• **EXERCISE TASK**
All lines holding the string "that" are to be shown.

• **GIVEN INFORMATION**
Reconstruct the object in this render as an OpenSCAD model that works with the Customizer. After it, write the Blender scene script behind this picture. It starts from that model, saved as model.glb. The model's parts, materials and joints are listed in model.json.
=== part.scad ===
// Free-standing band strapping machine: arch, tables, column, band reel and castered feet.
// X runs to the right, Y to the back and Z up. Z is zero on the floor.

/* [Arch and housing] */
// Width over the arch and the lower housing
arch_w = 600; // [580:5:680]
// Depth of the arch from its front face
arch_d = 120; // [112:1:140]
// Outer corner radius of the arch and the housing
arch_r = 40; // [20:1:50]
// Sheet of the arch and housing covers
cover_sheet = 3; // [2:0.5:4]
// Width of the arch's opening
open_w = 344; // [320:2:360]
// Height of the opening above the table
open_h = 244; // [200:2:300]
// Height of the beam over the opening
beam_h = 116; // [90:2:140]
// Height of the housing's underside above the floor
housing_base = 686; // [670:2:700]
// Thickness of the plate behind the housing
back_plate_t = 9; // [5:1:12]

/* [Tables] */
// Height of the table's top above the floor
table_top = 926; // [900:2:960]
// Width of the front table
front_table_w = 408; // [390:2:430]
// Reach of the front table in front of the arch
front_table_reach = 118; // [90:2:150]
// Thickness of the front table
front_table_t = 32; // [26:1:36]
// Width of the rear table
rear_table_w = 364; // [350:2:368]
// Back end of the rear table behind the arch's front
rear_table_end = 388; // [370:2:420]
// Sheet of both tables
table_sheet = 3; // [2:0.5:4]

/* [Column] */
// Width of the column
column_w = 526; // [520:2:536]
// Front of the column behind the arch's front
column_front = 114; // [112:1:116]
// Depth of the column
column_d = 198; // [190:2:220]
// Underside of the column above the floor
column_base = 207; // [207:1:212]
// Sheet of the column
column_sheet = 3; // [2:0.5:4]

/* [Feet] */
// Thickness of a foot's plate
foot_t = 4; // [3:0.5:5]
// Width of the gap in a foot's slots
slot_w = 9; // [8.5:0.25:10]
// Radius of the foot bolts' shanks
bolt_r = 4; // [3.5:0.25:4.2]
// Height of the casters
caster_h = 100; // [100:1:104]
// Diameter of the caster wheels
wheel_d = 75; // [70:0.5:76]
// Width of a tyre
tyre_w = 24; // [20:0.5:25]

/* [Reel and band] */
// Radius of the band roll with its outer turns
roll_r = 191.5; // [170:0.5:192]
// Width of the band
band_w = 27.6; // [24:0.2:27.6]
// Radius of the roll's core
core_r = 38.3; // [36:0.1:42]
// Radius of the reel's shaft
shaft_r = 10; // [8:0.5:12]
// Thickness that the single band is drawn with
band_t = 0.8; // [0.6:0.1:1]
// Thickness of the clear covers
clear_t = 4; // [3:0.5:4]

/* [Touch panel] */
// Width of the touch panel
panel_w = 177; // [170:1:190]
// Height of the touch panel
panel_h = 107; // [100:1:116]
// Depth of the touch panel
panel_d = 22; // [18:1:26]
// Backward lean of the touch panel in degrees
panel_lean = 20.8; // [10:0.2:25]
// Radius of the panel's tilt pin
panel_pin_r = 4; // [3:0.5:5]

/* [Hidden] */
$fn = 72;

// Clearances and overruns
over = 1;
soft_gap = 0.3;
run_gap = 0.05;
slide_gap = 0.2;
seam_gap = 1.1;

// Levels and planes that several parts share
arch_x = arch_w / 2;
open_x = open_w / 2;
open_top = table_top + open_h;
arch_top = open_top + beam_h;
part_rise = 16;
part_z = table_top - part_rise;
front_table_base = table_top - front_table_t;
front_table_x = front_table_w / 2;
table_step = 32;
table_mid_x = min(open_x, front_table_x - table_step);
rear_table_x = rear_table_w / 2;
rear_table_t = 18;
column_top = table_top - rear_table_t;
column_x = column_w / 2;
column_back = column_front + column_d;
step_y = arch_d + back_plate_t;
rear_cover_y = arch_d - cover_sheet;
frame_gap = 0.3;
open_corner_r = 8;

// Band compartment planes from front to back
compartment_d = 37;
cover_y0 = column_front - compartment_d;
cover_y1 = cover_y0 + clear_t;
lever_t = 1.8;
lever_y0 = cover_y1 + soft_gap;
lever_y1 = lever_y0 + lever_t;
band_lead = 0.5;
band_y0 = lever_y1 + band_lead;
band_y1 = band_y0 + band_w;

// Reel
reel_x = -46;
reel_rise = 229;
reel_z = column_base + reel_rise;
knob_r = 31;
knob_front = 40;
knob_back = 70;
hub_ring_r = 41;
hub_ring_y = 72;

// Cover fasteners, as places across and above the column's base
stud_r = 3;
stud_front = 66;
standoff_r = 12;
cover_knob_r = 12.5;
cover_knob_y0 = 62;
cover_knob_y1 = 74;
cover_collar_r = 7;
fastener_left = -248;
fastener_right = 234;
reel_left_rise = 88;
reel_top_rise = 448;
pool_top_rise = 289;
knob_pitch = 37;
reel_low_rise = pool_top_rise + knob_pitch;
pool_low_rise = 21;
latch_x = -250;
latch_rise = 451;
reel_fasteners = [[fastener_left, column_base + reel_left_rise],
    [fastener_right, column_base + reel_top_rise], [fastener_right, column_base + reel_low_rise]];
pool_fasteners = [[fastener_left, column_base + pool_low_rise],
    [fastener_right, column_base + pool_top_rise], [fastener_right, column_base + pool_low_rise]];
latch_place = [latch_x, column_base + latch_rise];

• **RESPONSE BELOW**
Reconstruct the object in this render as an OpenSCAD model that works with the Customizer. After it, write the Blender scene script behind this picture. It starts from that model, saved as model.glb. The model's parts, materials and joints are listed in model.json.
// Thickness that the single band is drawn with
// Levels and planes that several parts share